An Economy for the 21st Century as if People and Planet Really Mattered
“Politicians may talk of ‘inclusive’ or ‘sustainable’ growth, but most are unwilling to challenge a system that disproportionately rewards – in some cases spectacularly – those who put profit above our communities and environment”, argues Úna Bartley, as she kicks-off her role as Guest Editor for Bella.
Frustration is in the air. While Brexit is an obvious source, the referendum and subsequent debate have merely exposed a set of tensions that go much deeper and far wider than our relationship with Europe. Many of us look on with a feeling of helplessness at a system that allows poverty to rise across working households while one or two individuals swell their billions by asset stripping companies that once provided meaningful work, fair pay and the chance of a decent pension for ordinary people. Elsewhere we see school children taking to the streets to vent their frustration at government inaction on climate change, rightly angry at the lack of urgency in relation to a disaster which will disproportionately affect them and their children.
The sense that there is something rotten at the core of our economic and political system is not confined to the UK. Witness the rise of the gilets jaunes movement in France or the upsurge in support across the globe for populist parties and ‘strong men’ as leaders. Yet many people’s fears and frustrations are unlikely to be resolved by a change of government, a move away from Europe, some tinkering around the edges of social policy or seeking to meekly placate those who call for a transformation of the current system.
Something much more fundamental is required – a deliberate repurposing of our current economic model, a model so narrowly focused on the pursuit of GDP and short term profit, that it literally fails to count the damage it wreaks on the environment, the cohesion of our communities and the wellbeing of our citizens.
The inherent contradiction of a system built for and dependent on endless growth within a planet of finite resources is well-rehearsed, and yet this system is upheld by all of the main political parties and by the mainstream media. The Scottish press continues to salivate at the prospect of more flight slots at Scottish airports, more oilfields opening in the North Sea and rising house prices, while never failing to sound decidedly upbeat when analysts announce a growth in the latest GDP figures without casting a wider gaze at levels of inequality, the life chances of Scottish families, or our natural habitat.
Politicians may talk of ‘inclusive’ or ‘sustainable’ growth, but most are unwilling to challenge a system that disproportionately rewards – in some cases spectacularly – those who put profit above our communities and environment. No wonder people are disillusioned by politicians’ electoral promises.

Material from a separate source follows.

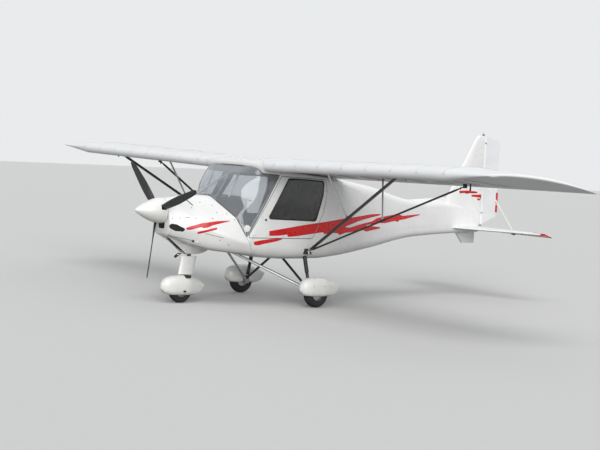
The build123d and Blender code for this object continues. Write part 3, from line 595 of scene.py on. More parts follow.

Yet for all the current frustrations and anger, change is also in the air. Across a range of sectors and communities, individuals are channeling their dissatisfaction into alternative economic models and practices.
The Wellbeing Economy Alliance (WEAll) Scotland seeks to further catalyse that growing appetite for change and to support a global movement for a new economic system – one that puts people and the planet before profit and economic growth. WEAll aims to create space for a different narrative on the economy, including safe spaces for business leaders and politicians to explore alternatives.
Scotland has been a founding member of the Wellbeing Economy Governments (WEGo), which brings together a small group of governments (including New Zealand and Iceland) to explore wellbeing and the quality of growth over simple measures of economic output. This is a welcome development although no-one, be they governments or individuals, has a roadmap to a wellbeing economy or a blueprint of what an economy might look like in practice.
WEAll will encourage the development of such an economy by supporting, connecting and amplifying the work of those who are already pioneering alternative practices and demanding radical change of our institutions.
Through a series of blogs published here on Bella Caledonia we hope to illustrate both the appetite for more radical thinking in Scotland and showcase examples of innovative practice which could put us on the road to a different kind of economy.
We hear how feminists have called for decades for a different economic model (that accounts for the unpaid work, mainly undertaken by women). We see how that call has been picked up by the Rethinking Economics movement which is demanding a review of how Economics is taught in our universities so that economic graduates are equipped to understand and propose radical alternatives to address the flaws in our current economic system. One such policy that is explored in more detail here is the concept of a citizen’s basic income.
Other blogs highlight the support in Scotland for: alternative business models, such as employee ownership; a fintech sector which focuses on good social outcomes; innovative and ethical financial investment models for communities, individuals and businesses; and community energy projects that have given literally hundreds of urban and rural communities up and down the country a share in their energy resources as well as a say in how any profits are used for the benefit of their community.
At a time of such frustration, these examples illustrate how Scotland can offer inspiration as well as practical alternatives of how our economy could be repurposed for a different end. Our economy infiltrates, underpins and defines all aspects of our lives and, as someone famously quipped, is too important to be left to economists. As such it is incumbent upon us all to understand, participate and promote the alternatives that will bring about the paradigm shift needed to move us to an economy where people and planet really matter more than profit and growth.